Primal Site
Catalogue essay for Primal Site, 2015
by Rayleen Forester
‘To discuss what one is doing rather than the artwork which results, to attempt to unravel the loops of creative activity, is, in many ways, a behavioural problem…. It leads to a consideration of our total relationship to a work of art, in which physical moves may lead to conceptual moves, in which Behaviour relates to Ideas….’ [i]
Ascott, R. The Construction of Change, Cambridge Opinion 41, 1964
The artistic process can sometimes defy analytical summation; instead, offering freely developed ideas and creative forms that are occasionally void of description. As the audience we are welcomed to trace new conceptual territories, to look at the works totality and attempt to ‘unravel’ the relationships at play.
Sundari Carmody’s practice is a completely imagined one. Stemming from a personal interest in literature, folklore, science and design Carmody allows imagination and technique to guide her towards a fictional or factual narrative. Although process and concept are key determinations in formalising a piece, Carmody prefers an almost ‘non-narrative’ approach allowing a sort of mystical presence to delay formal representation. Echoing Ascott’s theory regarding a focus on the ‘doing’ as opposed to the finality of a work Carmody proposes we reread subjectivity and our relationship to object and art.
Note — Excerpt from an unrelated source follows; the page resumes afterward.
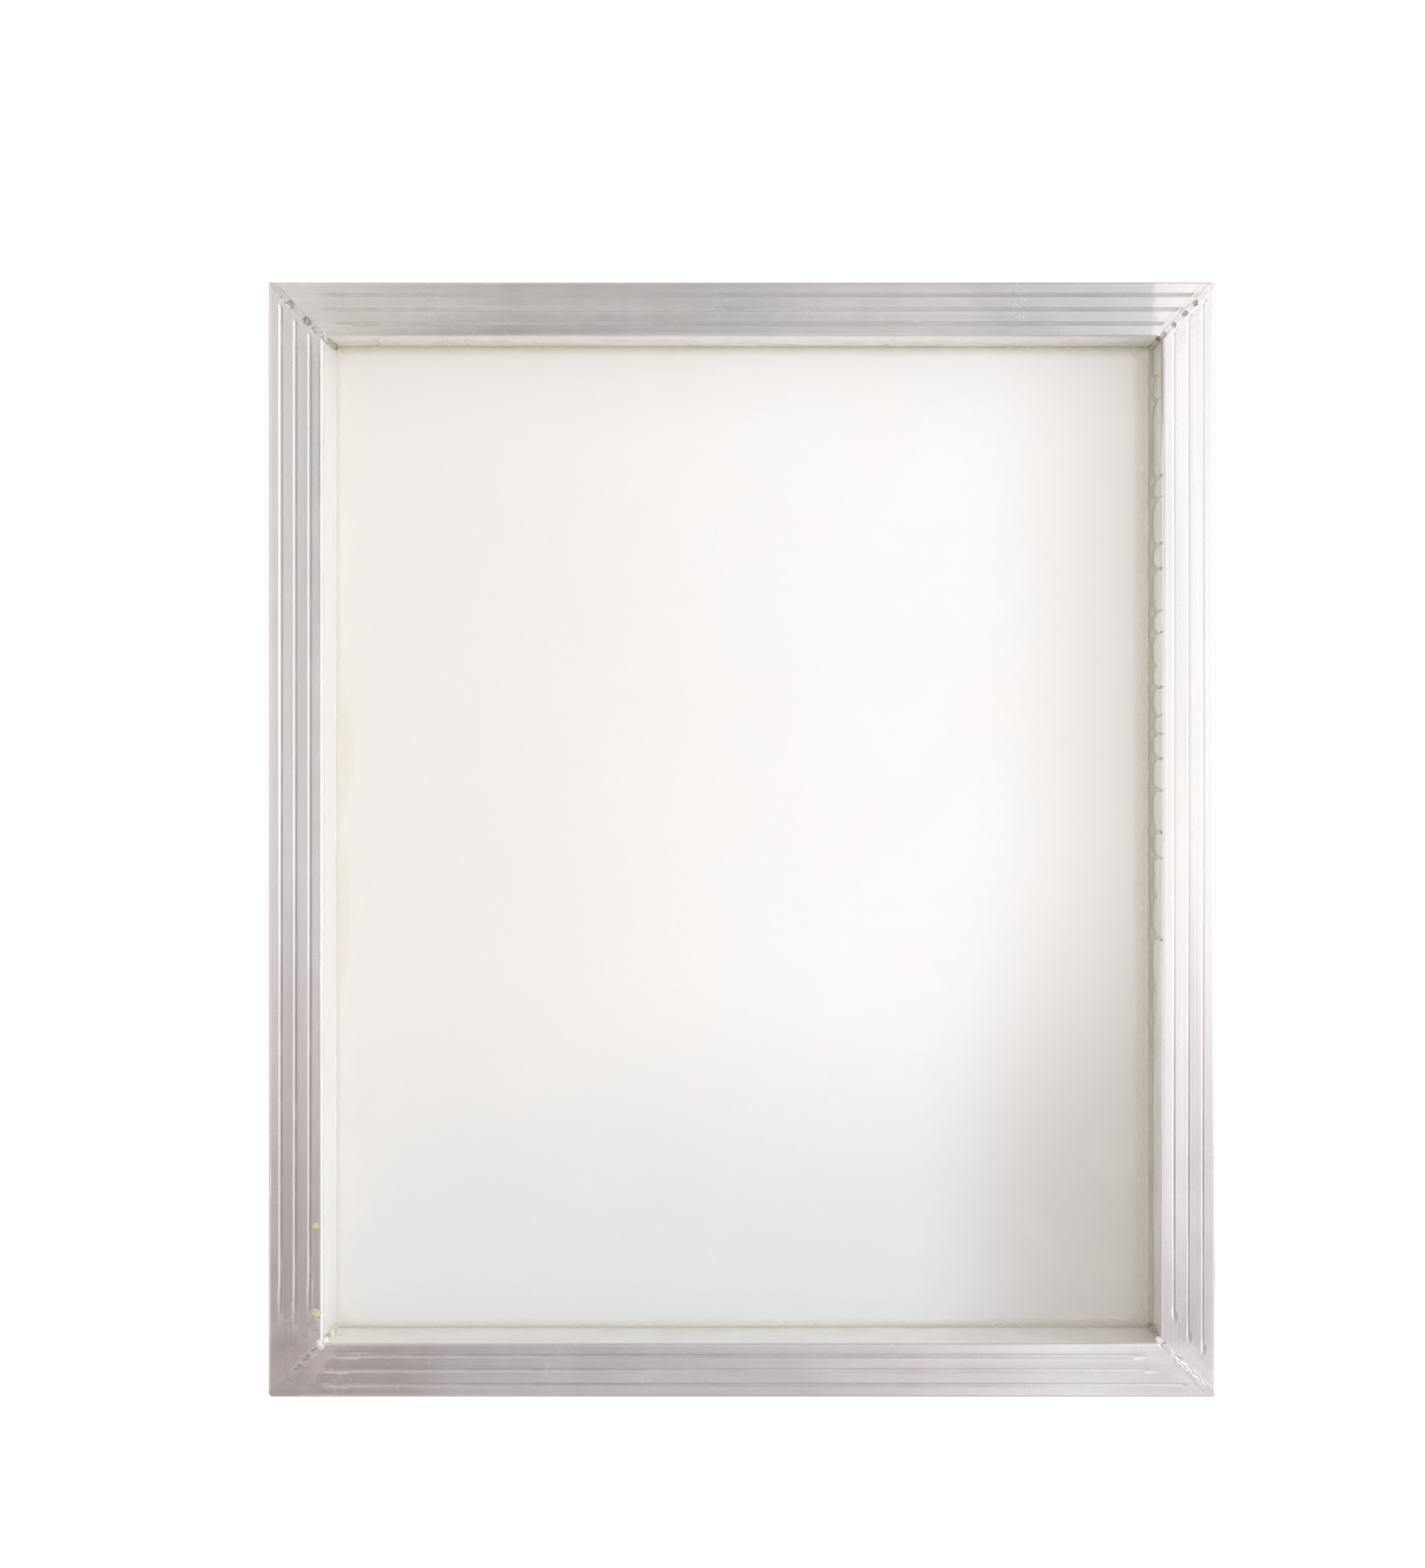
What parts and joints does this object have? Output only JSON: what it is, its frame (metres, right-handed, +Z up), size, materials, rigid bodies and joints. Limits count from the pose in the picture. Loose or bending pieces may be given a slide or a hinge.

For BUS projects Carmody has redeveloped a series of established works that reinterpret previously proposed ideas and theories relating to her personal interests and relationship to urban mysticism. Her practice is intuitive with the evolution of the work depending on the outcome of learning new skills within a specific craft or process of which she has not attempted before. For this exhibition she is challenging the existing narratives within the work through a reconfiguration of installations and construction of sculptural elements.
An unkempt volcanic shaped form rests on the floor of the gallery overlooked by a series of crafted masks. The ‘pre-mountainous’ form lies ominously, outstretched and deflated; yet, its presence commands the space. Here, Carmody explores her memories and relationship to her Indonesian dwelling as a youngster in an expat community immersed in a foreign culture. The fear of eruption, whether that is volcanic or otherwise, is something Carmody expresses in a number of her works. Influenced by the memory of her home and the folklore of the community Carmody explores foreboding shadows of ritual and possible disaster. However, to bring the artist’s activity more into focus than the narrative of the work; the flattened form rests dormant taking on a new reading as an enigmatic object.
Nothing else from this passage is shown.